Source records:
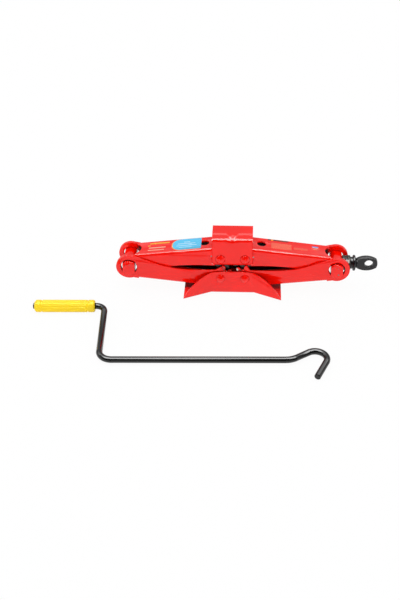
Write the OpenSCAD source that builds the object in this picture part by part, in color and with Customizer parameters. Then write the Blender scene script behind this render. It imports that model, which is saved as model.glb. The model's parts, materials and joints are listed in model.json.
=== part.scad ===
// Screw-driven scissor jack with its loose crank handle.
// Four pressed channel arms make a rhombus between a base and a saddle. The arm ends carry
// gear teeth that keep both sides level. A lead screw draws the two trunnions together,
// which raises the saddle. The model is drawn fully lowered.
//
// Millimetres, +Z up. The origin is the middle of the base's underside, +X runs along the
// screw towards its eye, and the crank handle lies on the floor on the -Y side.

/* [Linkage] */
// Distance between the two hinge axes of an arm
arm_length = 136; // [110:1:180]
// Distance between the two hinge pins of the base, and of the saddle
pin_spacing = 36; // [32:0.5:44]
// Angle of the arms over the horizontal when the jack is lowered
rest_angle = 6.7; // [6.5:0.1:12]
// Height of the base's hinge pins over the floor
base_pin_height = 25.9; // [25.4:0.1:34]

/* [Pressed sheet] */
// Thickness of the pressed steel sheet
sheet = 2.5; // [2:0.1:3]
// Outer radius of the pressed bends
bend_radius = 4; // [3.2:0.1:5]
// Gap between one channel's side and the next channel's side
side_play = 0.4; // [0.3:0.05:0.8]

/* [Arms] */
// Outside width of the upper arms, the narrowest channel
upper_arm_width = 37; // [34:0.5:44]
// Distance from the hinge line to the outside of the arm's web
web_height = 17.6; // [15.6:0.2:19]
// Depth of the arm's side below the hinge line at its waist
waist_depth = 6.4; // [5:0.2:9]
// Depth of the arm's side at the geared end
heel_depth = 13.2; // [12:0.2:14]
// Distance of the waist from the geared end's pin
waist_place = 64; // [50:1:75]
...
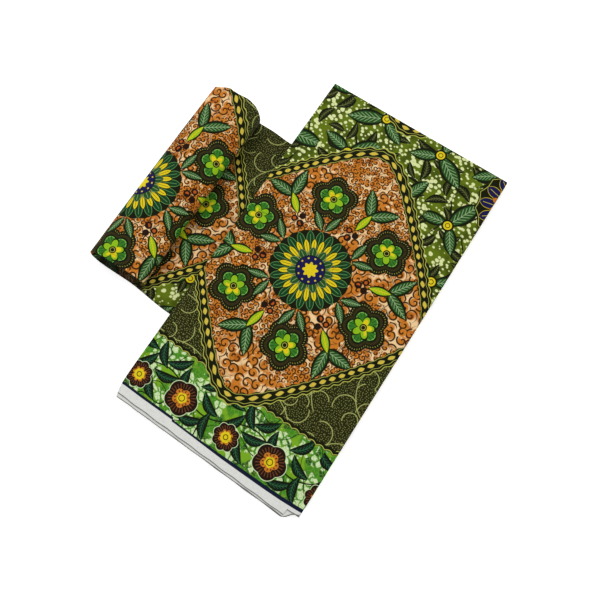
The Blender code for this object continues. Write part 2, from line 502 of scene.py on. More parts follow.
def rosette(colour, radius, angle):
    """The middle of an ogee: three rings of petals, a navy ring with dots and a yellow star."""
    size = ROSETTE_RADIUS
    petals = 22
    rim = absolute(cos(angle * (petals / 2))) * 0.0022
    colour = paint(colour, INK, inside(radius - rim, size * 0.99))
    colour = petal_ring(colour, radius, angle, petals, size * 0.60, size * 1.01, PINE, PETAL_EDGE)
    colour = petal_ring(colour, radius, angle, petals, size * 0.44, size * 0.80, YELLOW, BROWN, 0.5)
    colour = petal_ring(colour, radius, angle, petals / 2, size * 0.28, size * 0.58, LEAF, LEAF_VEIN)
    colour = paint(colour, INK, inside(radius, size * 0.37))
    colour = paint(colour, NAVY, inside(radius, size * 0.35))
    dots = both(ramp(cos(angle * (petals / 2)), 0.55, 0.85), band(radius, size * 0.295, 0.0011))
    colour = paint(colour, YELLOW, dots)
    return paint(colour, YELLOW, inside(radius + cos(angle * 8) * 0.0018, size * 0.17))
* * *
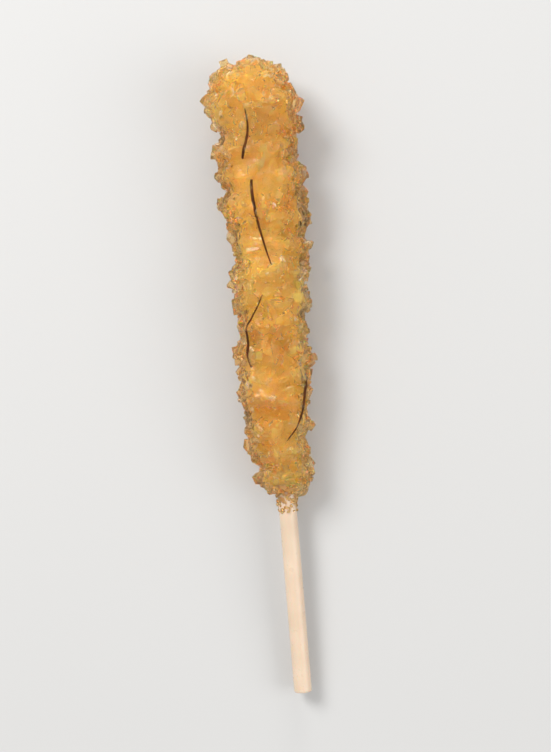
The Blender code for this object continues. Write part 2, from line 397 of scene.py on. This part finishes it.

Task instructions:
Using the entries above, give again exactly the lines from the line holding "Write the OpenSCAD" through the line holding "side_play = 0.4; // [0.3:0.05:0.8]". Include both end lines and nothing else.

Complete answer:
Write the OpenSCAD source that builds the object in this picture part by part, in color and with Customizer parameters. Then write the Blender scene script behind this render. It imports that model, which is saved as model.glb. The model's parts, materials and joints are listed in model.json.
=== part.scad ===
// Screw-driven scissor jack with its loose crank handle.
// Four pressed channel arms make a rhombus between a base and a saddle. The arm ends carry
// gear teeth that keep both sides level. A lead screw draws the two trunnions together,
// which raises the saddle. The model is drawn fully lowered.
//
// Millimetres, +Z up. The origin is the middle of the base's underside, +X runs along the
// screw towards its eye, and the crank handle lies on the floor on the -Y side.

/* [Linkage] */
// Distance between the two hinge axes of an arm
arm_length = 136; // [110:1:180]
// Distance between the two hinge pins of the base, and of the saddle
pin_spacing = 36; // [32:0.5:44]
// Angle of the arms over the horizontal when the jack is lowered
rest_angle = 6.7; // [6.5:0.1:12]
// Height of the base's hinge pins over the floor
base_pin_height = 25.9; // [25.4:0.1:34]

/* [Pressed sheet] */
// Thickness of the pressed steel sheet
sheet = 2.5; // [2:0.1:3]
// Outer radius of the pressed bends
bend_radius = 4; // [3.2:0.1:5]
// Gap between one channel's side and the next channel's side
side_play = 0.4; // [0.3:0.05:0.8]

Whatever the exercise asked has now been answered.